Mr. Lee: Thank you for the question.

You validated what I said earlier about the resource sector, which has the stereotype of being low tech, low value-added and dirty. It is absolutely the opposite when you study it, as I do with my students. It uses advanced technologies with some of the most advanced and sophisticated people — geological engineers — and they’re using drones and surveillance technologies. The tech in the resource sector, I think, is more advanced than in manufacturing if we were to try to create some kind of SWOT analysis, if you will.

First, it’s very expensive and capital intensive, as well as very sophisticated, but, at the same time, we must start somewhere. The demand is so great and growing — it’s not static and hasn’t plateaued. So, yes, some countries are ahead of us — there is no question about it — but as an example, I use someone you will know very well, who was that brilliant former premier of Quebec, Robert Bourassa. I remember as a young man, I was at the Bank of Montreal at the time when that plane crash happened when all the executives went down looking at James Bay. Bourassa, in his vision, brought that up and took it from no development whatsoever into the extraordinary success that James Bay turned out to be, as a huge generator of electricity, which Quebec is selling very profitably to the United States.
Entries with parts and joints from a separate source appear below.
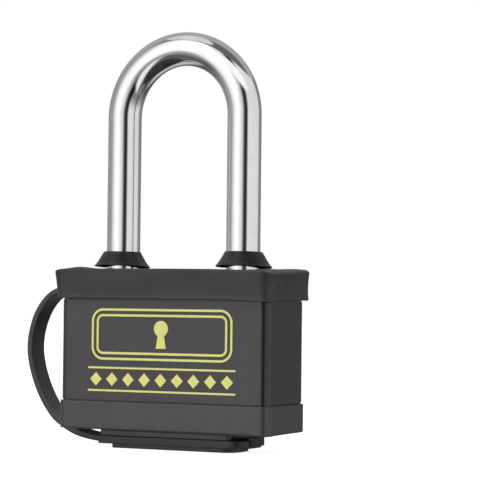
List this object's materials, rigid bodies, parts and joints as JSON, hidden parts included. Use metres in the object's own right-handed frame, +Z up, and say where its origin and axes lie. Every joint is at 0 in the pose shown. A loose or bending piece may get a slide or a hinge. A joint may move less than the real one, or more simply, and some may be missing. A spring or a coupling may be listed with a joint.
{
  "type": "padlock",
  "caption": "Weatherproof long-shackle padlock with a lifting chrome shackle, soft top cap, strap-held keyway cover, key core and sliding latch.",
  "frame": {"origin": "on the flat pad under the keyway cover, on which the lock stands, below the middle of the body", "axes": "+X to the right of the front face, along the body's width; -Y out of the front face; +Z up, along the shackle legs"},
  "size_m": [0.0796, 0.0264, 0.1112],
  "materials": {
    "chrome": "mirror-bright chrome plate",
    "seal_rubber": "matt black rubber",
    "cap_rubber": "satin black soft plastic",
    "sleeve": "semi-gloss dark lacquered plastic",
    "gold_ink": "pale gold pad print",
    "cast_block": "rough casting",
    "base_plastic": "satin black plastic",
    "steel": "zinc-plated steel",
    "cover_rubber": "matt black rubber",
    "brass": "turned brass",
    "hardened_steel": "hardened steel"
  },
  "bodies": {
    "root": {"body_shell": "sleeve", "lock_block": "cast_block", "top_cap": "cap_rubber", "strap": "cap_rubber", "bottom_cap": "base_plastic", "base_screws": "steel", "front_mark": "gold_ink", "core_housing": "brass", "housing_pin": "steel", "drill_plate": "hardened_steel", "side_plug": "cast_block", "heel_pin": "steel", "heel_spring": "steel", "latch_spring": "steel"},
    "shackle": {"shackle": "chrome", "shackle_seal_left": "seal_rubber", "shackle_seal_right": "seal_rubber"},
    "core": {"key_core": "brass", "vane_springs": "steel"},
    "latch": {"latch_bolt": "hardened_steel"},
    "cover": {"keyway_cover": "cover_rubber"},
    "vane_1": {"vane_1": "brass"},
    "vane_2": {"vane_2": "brass"},
    "vane_3": {"vane_3": "brass"},
    "vane_4": {"vane_4": "brass"},
    "vane_5": {"vane_5": "brass"},
    "vane_6": {"vane_6": "brass"}
  },
  "joints": [
    {"name": "shackle_lift", "type": "slide", "parent": "root", "child": "shackle", "axis": [0, 0, 1], "range_m": [0, 0.016], "deforming": ["heel_spring"]},
    {"name": "core_turn", "type": "hinge", "parent": "root", "child": "core", "pos_m": [0, 0, 0.02], "axis": [0, 0, 1], "range_deg": [-90, 0]},
    {"name": "latch_slide", "type": "slide", "parent": "root", "child": "latch", "axis": [1, 0, 0], "range_m": [0, 0.00312], "deforming": ["latch_spring"]},
    {"name": "cover_swing", "type": "hinge", "parent": "root", "child": "cover", "pos_m": [-0.0212, 0, 0.00115], "axis": [0, 1, 0], "range_deg": [0, 100]},
    {"name": "vane_1_slide", "type": "slide", "parent": "core", "child": "vane_1", "axis": [0, 1, 0], "range_m": [0, 0.0008], "deforming": ["vane_springs"]},
    {"name": "vane_2_slide", "type": "slide", "parent": "core", "child": "vane_2", "axis": [0, 1, 0], "range_m": [0, 0.0008]},
    {"name": "vane_3_slide", "type": "slide", "parent": "core", "child": "vane_3", "axis": [0, 1, 0], "range_m": [0, 0.0008]},
    {"name": "vane_4_slide", "type": "slide", "parent": "core", "child": "vane_4", "axis": [0, 1, 0], "range_m": [0, 0.0008]},
    {"name": "vane_5_slide", "type": "slide", "parent": "core", "child": "vane_5", "axis": [0, 1, 0], "range_m": [0, 0.0008]},
    {"name": "vane_6_slide", "type": "slide", "parent": "core", "child": "vane_6", "axis": [0, 1, 0], "range_m": [0, 0.0008]}
  ],
  "couplings": [
    {"joint": "latch_slide", "follows": "core_turn", "m_per_rad": -0.0019807},
    {"joint": "vane_2_slide", "follows": "vane_1_slide", "ratio": 1},
    {"joint": "vane_3_slide", "follows": "vane_1_slide", "ratio": 1},
    {"joint": "vane_4_slide", "follows": "vane_1_slide", "ratio": 1},
    {"joint": "vane_5_slide", "follows": "vane_1_slide", "ratio": 1},
    {"joint": "vane_6_slide", "follows": "vane_1_slide", "ratio": 1}
  ]
}
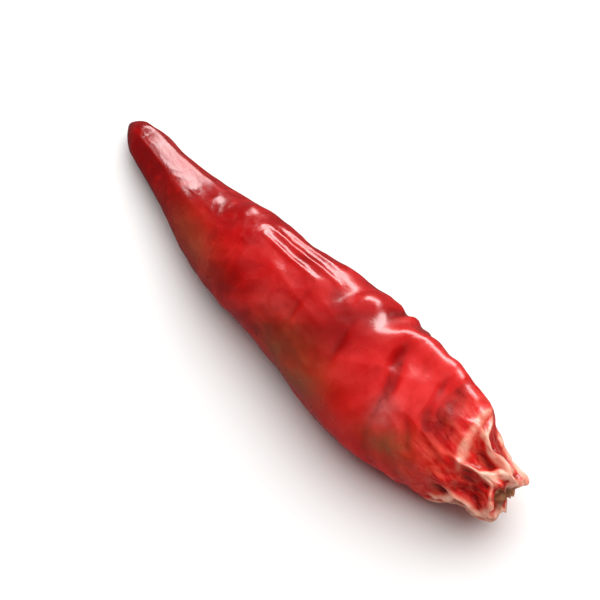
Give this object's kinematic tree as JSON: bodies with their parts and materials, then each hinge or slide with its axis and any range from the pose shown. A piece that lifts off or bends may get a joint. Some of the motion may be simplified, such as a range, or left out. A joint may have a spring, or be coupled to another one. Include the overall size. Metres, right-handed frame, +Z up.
{
  "type": "dried chilli pepper",
  "caption": "Dried red chilli pod without its stem: a slim, slightly bowed pod with a thin crooked tip, a fuller belly, wrinkled glossy skin and a puckered stem end.",
  "frame": {"origin": "centre of the pod's bounding box in X and Y, at the height of the flat underside it rests on", "axes": "+X runs along the pod from its thin tip to its puckered stem end, +Z is up as it lies on its side, and +Y is the side that the thin tip bends towards"},
  "size_m": [0.054, 0.0122, 0.011],
  "materials": {
    "dried_skin": "satin"
  },
  "bodies": {
    "root": {"chilli_pod": "dried_skin"}
  },
  "joints": []
}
He did this in a relatively short period of time.

So, yes, there are a lot of barriers, and they are formidable. We have to fast-track the development, as the Prime Minister has suggested for critical national projects. It could be the key to a new agreement with the United States if we work on the basis that we must give them something that they want from us. They need critical minerals. They can’t need our cars — they don’t want our cars, as he said — but they do need our critical minerals.

[Translation]

The Chair: Thank you, that was extremely enlightening. What a great morning spent with experts. It was very much appreciated. I think the people listening to us appreciated the various answers and presentations just as much as we did. Thank you very much.

This concludes today’s meeting. Thank you, everyone. We will see you tomorrow at 6:45 p.m.